(Original post by museobsessed)
every history book chooses what it does and doesn't talk about. What he does say is all historical fact based on academic research. You could do worse than to use it as a source is all i'm saying
I understand, I am just currently in the process of researching and perhaps I have incorrectly thought my ideas through
Awesome Egyptian events
The power of pyramids
The magic of mummies
The curse of the mummy's tomb
Gruesome grave robbers
The remarkable river
The gallery of gods
Awesomely troublesome Egyptians
Live like an Egyptian
If you're looking for the book, and you're local library is anything like mine, then you will find it in the kiddies section!
Is this a joke? How do you intend to use Horrible Histories in an academic essay? Unless it is an academic essay on the portrayal of Ancient Egypt in children's literature or popular history, in which case, if you want to use the book as an example, you should go get a copy yourself.

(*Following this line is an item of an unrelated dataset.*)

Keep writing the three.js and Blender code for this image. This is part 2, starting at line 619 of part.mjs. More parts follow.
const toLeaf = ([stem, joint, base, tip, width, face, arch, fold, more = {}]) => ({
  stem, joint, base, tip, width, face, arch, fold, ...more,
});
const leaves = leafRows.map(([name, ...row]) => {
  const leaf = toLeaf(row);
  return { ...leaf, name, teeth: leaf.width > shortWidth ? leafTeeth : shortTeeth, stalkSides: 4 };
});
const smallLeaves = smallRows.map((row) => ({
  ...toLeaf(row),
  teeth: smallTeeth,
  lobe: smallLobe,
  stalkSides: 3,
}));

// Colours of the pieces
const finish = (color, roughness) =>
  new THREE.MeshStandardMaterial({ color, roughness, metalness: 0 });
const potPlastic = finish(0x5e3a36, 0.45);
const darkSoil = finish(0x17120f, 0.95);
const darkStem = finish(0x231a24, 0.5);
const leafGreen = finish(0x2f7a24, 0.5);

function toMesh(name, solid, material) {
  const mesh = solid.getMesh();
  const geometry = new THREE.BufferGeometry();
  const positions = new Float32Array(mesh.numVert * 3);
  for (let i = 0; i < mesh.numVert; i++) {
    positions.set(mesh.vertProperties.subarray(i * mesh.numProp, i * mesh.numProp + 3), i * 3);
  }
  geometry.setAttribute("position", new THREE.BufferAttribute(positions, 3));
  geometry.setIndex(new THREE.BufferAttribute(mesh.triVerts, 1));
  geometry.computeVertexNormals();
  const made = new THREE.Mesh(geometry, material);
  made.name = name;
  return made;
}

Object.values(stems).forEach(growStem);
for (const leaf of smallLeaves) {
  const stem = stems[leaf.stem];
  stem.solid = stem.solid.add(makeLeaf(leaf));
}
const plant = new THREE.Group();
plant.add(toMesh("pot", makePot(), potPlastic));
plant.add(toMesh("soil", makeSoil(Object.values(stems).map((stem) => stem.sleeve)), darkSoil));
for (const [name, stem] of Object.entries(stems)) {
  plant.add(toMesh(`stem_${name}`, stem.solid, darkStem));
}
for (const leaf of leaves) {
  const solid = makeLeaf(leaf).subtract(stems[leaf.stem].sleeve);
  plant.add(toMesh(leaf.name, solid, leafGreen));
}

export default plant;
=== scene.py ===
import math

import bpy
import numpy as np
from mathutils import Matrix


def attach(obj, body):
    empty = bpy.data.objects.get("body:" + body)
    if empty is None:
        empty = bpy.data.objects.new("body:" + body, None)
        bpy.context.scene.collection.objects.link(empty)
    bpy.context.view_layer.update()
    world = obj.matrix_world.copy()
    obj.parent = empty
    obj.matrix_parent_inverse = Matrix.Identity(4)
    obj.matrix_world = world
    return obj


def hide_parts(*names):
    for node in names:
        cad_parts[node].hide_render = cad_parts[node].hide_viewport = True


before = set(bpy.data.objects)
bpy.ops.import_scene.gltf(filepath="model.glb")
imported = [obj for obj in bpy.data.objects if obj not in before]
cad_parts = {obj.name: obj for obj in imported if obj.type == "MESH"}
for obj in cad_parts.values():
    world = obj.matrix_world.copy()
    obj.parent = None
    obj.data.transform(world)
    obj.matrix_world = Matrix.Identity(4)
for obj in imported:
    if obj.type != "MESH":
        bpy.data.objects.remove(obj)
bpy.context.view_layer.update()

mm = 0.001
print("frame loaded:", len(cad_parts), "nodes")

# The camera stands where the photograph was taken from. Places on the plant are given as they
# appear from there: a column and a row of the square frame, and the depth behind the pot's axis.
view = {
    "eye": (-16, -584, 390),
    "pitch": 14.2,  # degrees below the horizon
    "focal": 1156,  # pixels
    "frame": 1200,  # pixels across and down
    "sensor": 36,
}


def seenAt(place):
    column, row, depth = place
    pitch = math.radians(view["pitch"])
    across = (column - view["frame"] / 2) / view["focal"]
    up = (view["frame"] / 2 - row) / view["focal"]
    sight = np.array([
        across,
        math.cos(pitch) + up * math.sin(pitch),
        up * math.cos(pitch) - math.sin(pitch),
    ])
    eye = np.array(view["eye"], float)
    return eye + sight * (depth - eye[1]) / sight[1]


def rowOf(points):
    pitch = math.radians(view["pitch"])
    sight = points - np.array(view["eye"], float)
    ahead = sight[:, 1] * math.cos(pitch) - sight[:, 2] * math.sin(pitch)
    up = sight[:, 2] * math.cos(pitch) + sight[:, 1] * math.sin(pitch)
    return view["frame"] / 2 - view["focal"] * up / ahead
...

That said, do be careful with taking up certain facts from the book itself seriously. While the book does a great job of painting a clearer and more understandable picture of the past, it still contains some myths which are simply debatable at best.

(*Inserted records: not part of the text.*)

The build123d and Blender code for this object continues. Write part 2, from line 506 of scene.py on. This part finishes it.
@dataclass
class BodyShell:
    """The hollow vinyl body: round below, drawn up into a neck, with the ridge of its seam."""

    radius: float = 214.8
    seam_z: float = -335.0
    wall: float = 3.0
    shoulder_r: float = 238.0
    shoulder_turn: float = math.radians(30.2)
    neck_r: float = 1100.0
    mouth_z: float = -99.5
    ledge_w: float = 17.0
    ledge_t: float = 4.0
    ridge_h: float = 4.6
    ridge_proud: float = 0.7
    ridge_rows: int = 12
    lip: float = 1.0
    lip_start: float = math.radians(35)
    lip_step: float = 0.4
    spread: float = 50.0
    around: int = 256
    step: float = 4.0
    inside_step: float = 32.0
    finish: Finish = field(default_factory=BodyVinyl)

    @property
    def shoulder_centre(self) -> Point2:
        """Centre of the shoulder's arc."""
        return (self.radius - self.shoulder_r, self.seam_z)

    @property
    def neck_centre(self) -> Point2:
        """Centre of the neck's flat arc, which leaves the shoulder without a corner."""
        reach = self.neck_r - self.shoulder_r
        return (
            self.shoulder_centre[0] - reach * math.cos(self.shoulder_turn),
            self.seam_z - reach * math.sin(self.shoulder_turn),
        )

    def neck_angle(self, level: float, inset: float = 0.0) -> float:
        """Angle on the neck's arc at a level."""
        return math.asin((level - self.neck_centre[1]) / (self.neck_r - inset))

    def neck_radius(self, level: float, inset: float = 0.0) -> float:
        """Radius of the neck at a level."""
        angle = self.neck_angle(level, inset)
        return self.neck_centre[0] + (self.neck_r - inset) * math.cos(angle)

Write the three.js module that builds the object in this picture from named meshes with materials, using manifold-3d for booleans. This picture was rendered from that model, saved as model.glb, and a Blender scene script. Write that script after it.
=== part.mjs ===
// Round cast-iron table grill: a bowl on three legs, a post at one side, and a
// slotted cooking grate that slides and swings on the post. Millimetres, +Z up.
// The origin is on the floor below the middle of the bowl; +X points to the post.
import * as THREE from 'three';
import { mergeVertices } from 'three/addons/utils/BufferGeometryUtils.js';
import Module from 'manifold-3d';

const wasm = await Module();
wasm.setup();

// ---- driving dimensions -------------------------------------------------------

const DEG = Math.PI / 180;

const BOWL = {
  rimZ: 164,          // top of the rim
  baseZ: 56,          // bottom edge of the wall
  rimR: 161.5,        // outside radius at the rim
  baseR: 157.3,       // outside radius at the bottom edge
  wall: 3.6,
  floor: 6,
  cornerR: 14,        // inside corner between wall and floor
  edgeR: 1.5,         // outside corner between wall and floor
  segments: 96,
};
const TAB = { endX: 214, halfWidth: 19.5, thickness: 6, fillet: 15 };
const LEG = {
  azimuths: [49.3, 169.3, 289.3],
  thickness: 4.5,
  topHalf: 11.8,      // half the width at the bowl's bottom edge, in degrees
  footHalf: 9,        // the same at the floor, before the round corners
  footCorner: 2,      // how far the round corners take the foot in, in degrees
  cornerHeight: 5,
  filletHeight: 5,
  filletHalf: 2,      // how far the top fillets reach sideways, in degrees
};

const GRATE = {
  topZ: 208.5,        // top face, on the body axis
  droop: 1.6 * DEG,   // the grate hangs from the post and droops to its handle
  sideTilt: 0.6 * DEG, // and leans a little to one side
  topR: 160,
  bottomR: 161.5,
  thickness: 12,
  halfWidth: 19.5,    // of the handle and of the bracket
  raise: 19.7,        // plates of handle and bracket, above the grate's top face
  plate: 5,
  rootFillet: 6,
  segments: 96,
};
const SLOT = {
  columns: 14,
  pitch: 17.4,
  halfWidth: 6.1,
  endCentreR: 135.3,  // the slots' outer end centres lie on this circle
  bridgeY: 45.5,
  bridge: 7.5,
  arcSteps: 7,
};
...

So I wouldn't think listing it as a source would be wise - you would simply be laughed off or even penalised for laziness. That said such a book is a great primer - so don't mind at all reading through such a book. Just take note of those facts that caught your attention in the Horrible Histories book and then research them in proper history books. This is actually a fairly effective option since it is much easier to know what you are looking for.